I hope someone could tell me if I’m using the mutex locks correctly and give me feedback on what I could improve here:

extern crate threadpool;
extern crate ftp;

use threadpool::ThreadPool;
use ftp::FTPStream;

use std::sync::{Mutex, mpsc};
use std::sync::Arc;

fn main() {
  let connections = 4;
  let jobs = 8;

  let thread_pool = ThreadPool::new(connections);
  let (tx, rx) = mpsc::channel();

  // prepare connection pool
  let mut conn_pool = Vec::with_capacity(connections);
  for _ in 0..connections {
    let mut stream = FTPStream::connect("127.0.0.1".to_string(), 21).unwrap();
    stream.login("anonymous", "anonymous").unwrap();

    conn_pool.push(Mutex::new(stream));
  }

  let protected_conn_pool = Arc::new(Mutex::new(conn_pool));
  for i in 0..jobs {
    println!("starting thread {}", i);

    let tx = tx.clone();
    let protected_conn_pool = protected_conn_pool.clone(); // Arc++

    thread_pool.execute(move|| {
      let conn_pool = protected_conn_pool.lock().unwrap();
      let mut stream = None;

      // find a connection that is not in use
      conn_pool.iter().find(|&conn| {
        match conn.try_lock() {
          Ok(s) => { stream = Some(s); true },
          Err(_) => false
        }
      });

      // do something productive with the connection...
      match stream {
        Some(mut s) => {
          println!("DIR: {}", s.current_dir().unwrap());
        },
        None => { }
      }

      println!("finished thread {}", i);
      tx.send(()).unwrap();
    });
  }

  // wait for the all jobs to finish
  rx.iter().take(jobs).collect::<Vec<_>>();
}

#2

Well… yes, that’s an overcomplicated sequential program. But you’re almost there! You just don’t need to lock the conn_pool as you don’t need to mutate it (you only need to mutate its elements but they’re guarded by their own mutexs). If you get rid of that lock, it should be parallel.

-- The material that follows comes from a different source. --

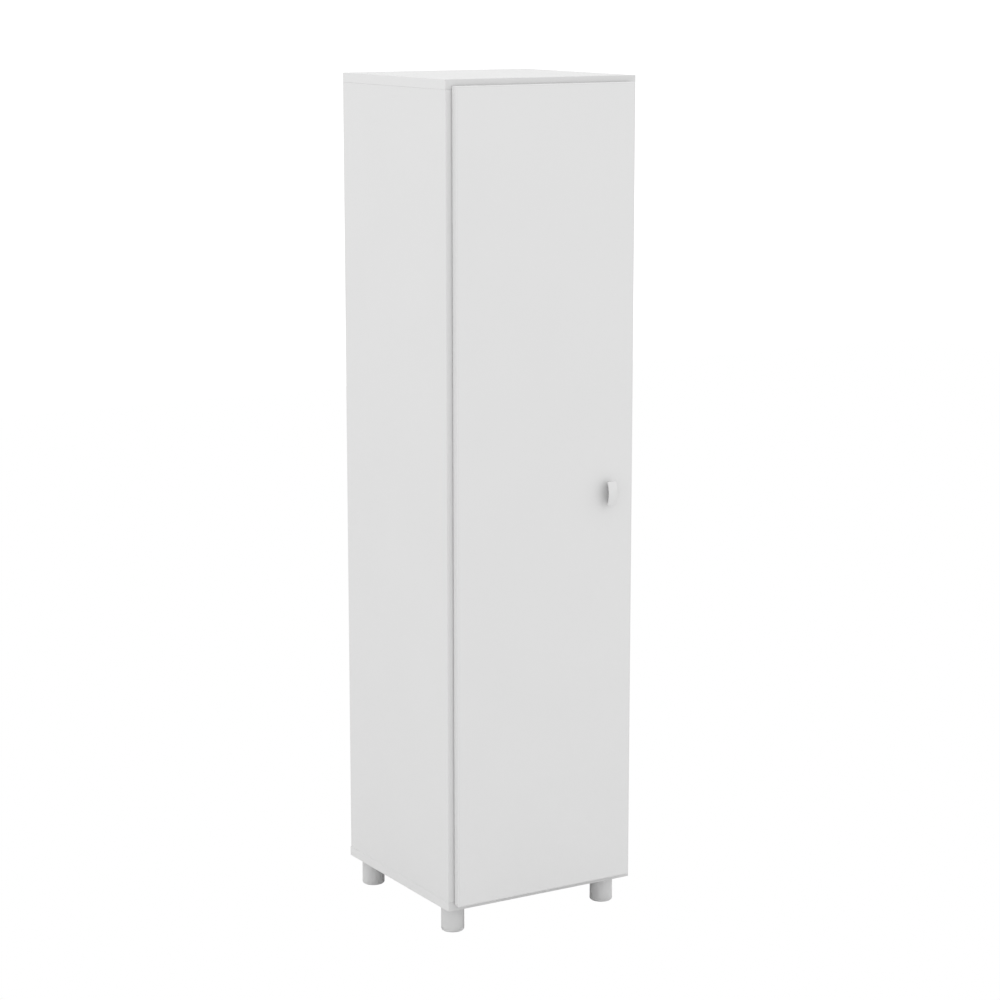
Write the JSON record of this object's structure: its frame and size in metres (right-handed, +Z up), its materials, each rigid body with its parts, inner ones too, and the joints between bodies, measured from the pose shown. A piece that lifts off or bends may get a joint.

Also, consider using a channel for connections instead of a vector with locks. That is, have the jobs take the connections off the channel as needed and put them back on when done.


#3

FYI, this is how I would do it (using Strings instead of ftp connections because I don’t have an FTP server to test on):

extern crate threadpool;

use threadpool::ThreadPool;

use std::sync::{Mutex, mpsc};
use std::sync::Arc;

fn main() {
    let connections = 4;
    let jobs = 8;

    let thread_pool = ThreadPool::new(connections);
    let (result_tx, result_rx) = mpsc::channel();

    // prepare connection pool
    let (conn_tx, conn_rx) = mpsc::sync_channel(connections);
    for i in 0..connections {
        let stream = format!("Connection {}", i);

        // If this blocks, there's a bug in rust.
        conn_tx.try_send(stream).unwrap();
    }

    let protected_conn_rx = Arc::new(Mutex::new(conn_rx));

    for i in 0..jobs {
        println!("starting job {}", i);

        let result_tx = result_tx.clone();

        let conn_tx = conn_tx.clone();
        let protected_conn_rx = protected_conn_rx.clone();

        thread_pool.execute(move || {
            // Take connection. Unfortunately, rust doesn't have a multi-sender,
            // multi-receiver channel so we have to lock the channel.
            let conn = protected_conn_rx.lock().unwrap().recv().unwrap();

            // Do something.
            println!("job executing: {}", conn);

            // Give back connection. This shouldn't be able to block so assert that fact.
            conn_tx.try_send(conn).unwrap();

            println!("finished job {}", i);
            result_tx.send(format!("job {} result", i)).unwrap();
        });
    }

    // Drop this we don't count as a sender. This ensures that the following
    // loop will finish.
    drop(result_tx);

    for result in result_rx {
        println!("result: {}", result)
    }
}

#4

Thank you! (I was actually googling for bidirectional channels for Rust just before you posted the example…)
that also looks like a much nicer solution than trying to harass a vector for available connections.
much appreciated!